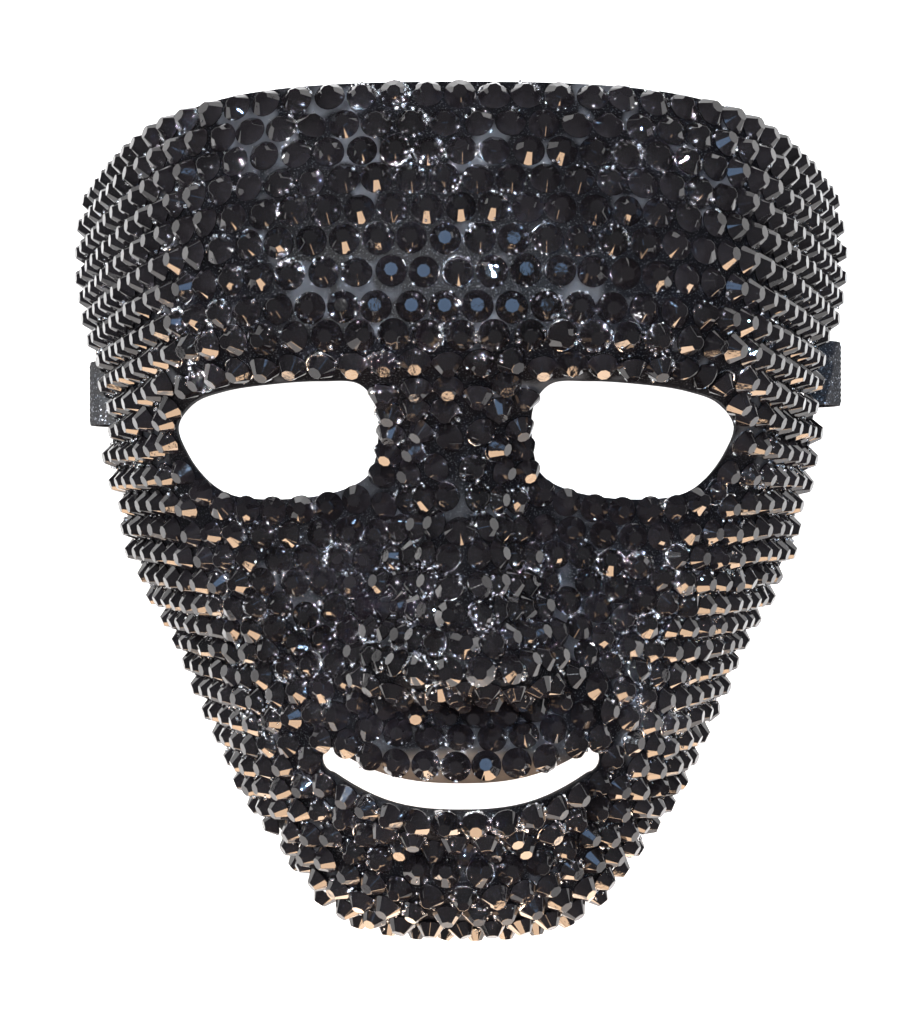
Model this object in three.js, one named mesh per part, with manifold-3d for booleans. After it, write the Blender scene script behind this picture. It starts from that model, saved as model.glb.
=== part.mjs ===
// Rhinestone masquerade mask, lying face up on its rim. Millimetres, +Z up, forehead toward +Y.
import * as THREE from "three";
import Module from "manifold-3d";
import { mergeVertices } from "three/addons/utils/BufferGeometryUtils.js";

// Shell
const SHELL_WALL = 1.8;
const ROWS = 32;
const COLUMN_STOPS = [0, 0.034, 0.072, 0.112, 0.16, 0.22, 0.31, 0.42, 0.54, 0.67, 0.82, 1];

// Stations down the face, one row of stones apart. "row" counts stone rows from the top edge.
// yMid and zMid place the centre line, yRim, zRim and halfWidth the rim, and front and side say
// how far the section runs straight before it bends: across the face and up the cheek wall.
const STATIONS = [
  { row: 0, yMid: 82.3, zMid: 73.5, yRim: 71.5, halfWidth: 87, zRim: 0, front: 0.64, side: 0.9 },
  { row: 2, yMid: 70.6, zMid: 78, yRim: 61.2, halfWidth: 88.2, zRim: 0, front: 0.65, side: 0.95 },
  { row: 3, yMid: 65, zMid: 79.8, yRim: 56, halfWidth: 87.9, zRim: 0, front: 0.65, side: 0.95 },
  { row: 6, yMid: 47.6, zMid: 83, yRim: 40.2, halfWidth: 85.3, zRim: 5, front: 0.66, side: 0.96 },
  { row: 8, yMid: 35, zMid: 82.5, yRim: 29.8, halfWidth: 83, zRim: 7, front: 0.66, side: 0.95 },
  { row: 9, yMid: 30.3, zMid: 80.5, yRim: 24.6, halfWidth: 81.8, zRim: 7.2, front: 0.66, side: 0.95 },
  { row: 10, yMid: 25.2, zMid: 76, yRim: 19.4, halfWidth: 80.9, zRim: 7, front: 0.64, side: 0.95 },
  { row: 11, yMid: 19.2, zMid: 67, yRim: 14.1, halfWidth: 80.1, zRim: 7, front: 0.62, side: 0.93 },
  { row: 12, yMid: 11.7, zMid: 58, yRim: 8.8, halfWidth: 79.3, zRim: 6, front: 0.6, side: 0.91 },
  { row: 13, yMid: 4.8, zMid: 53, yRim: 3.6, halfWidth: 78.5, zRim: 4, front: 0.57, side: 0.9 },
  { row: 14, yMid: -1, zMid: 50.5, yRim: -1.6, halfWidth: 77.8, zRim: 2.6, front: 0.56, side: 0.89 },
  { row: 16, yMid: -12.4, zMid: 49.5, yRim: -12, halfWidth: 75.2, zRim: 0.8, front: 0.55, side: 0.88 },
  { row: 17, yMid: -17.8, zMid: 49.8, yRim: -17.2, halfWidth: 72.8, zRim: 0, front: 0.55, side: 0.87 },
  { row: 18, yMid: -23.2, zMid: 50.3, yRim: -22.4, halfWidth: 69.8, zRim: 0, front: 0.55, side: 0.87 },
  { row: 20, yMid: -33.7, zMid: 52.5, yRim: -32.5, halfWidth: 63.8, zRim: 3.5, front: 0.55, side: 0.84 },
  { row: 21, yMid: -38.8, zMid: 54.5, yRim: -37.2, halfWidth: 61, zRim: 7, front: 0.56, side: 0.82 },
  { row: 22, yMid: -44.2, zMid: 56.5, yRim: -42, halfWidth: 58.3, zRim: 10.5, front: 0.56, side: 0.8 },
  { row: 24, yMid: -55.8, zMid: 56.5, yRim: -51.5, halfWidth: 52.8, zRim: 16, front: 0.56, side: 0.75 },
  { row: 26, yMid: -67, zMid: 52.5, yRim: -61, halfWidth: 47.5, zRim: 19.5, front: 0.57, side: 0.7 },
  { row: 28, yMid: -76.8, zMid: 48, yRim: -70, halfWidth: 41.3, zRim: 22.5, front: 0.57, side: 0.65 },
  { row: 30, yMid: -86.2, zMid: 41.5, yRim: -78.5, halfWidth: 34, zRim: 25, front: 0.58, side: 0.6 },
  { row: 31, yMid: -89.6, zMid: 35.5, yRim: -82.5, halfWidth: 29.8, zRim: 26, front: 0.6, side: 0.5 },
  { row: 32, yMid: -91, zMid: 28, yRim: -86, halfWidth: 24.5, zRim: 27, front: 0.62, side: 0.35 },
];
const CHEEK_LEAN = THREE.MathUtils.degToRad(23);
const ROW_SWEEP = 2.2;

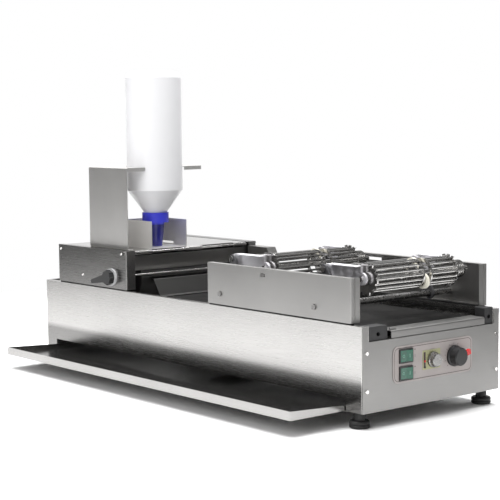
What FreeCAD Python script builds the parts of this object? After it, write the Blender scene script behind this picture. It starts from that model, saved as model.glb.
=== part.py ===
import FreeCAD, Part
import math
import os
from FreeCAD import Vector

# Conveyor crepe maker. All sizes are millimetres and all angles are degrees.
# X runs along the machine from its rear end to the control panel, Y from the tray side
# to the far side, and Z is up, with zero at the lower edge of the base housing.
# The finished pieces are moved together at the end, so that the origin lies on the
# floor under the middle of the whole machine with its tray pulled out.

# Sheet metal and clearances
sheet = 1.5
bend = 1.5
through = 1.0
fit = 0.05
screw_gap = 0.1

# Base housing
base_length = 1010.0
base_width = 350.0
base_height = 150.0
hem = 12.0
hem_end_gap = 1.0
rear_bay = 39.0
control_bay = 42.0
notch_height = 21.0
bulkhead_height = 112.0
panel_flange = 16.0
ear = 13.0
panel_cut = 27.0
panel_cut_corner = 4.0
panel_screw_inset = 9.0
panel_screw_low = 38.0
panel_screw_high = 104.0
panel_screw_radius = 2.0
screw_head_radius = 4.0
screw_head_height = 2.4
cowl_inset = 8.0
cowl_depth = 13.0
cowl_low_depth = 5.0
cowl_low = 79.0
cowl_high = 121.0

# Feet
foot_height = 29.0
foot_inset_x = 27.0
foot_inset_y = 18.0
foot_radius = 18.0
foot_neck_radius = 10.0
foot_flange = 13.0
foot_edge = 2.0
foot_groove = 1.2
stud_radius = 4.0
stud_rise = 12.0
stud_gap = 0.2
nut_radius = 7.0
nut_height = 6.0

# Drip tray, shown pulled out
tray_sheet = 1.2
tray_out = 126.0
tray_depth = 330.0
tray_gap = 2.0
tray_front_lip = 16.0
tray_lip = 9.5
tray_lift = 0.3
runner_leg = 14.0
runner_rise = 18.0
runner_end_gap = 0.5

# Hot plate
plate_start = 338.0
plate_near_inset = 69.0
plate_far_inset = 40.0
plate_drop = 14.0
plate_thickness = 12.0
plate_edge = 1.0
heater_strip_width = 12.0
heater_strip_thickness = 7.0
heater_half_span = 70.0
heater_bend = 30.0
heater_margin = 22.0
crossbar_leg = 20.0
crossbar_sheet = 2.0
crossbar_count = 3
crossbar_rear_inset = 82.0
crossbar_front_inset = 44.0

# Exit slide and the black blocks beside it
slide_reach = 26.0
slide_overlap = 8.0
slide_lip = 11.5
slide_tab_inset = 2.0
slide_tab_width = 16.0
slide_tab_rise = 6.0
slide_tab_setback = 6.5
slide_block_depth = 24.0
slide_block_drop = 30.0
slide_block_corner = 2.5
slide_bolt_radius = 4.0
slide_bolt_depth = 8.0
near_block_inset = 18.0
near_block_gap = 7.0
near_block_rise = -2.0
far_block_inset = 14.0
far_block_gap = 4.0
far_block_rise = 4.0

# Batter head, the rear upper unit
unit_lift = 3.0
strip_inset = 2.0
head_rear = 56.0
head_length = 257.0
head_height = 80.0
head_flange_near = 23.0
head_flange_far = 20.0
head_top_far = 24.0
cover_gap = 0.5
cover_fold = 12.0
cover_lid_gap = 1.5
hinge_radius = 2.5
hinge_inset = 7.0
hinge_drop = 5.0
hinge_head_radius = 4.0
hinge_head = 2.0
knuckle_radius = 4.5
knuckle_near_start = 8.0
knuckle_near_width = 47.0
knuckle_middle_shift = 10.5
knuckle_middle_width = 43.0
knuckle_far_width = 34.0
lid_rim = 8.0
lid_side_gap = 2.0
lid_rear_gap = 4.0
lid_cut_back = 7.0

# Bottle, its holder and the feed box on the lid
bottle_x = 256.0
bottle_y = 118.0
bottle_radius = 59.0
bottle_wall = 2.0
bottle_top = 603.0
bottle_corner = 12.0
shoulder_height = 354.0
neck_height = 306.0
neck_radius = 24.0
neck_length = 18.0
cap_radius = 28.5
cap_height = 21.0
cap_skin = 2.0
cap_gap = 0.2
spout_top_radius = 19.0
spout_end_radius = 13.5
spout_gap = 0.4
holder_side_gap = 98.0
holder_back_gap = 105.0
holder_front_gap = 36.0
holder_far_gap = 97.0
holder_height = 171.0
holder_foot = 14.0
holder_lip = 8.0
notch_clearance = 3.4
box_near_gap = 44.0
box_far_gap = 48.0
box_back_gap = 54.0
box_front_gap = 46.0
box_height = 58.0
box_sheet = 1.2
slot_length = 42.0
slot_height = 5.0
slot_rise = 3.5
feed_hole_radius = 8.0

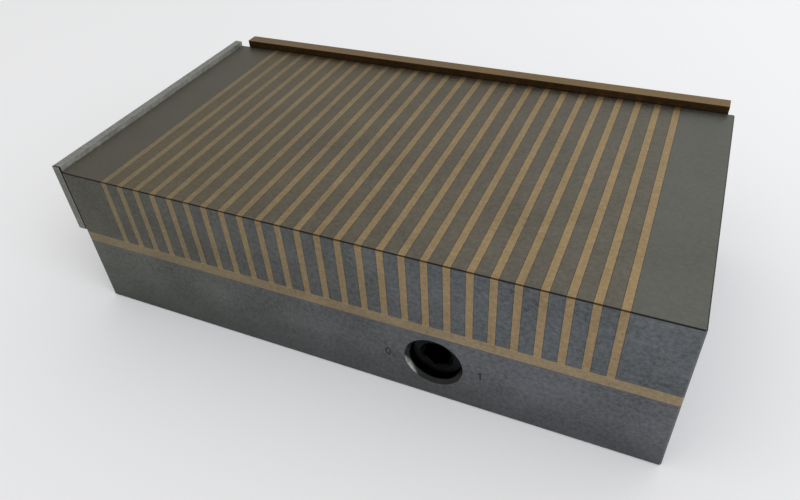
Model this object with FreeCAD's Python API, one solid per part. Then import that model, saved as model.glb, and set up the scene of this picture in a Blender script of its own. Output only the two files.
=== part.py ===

## DIRECTIONS
Exactly as written, give the line containing "Model this object with" and all remaining lines of the records.

## RESPONSE TO THE TASK
Model this object with FreeCAD's Python API, one solid per part. Then import that model, saved as model.glb, and set up the scene of this picture in a Blender script of its own. Output only the two files.
=== part.py ===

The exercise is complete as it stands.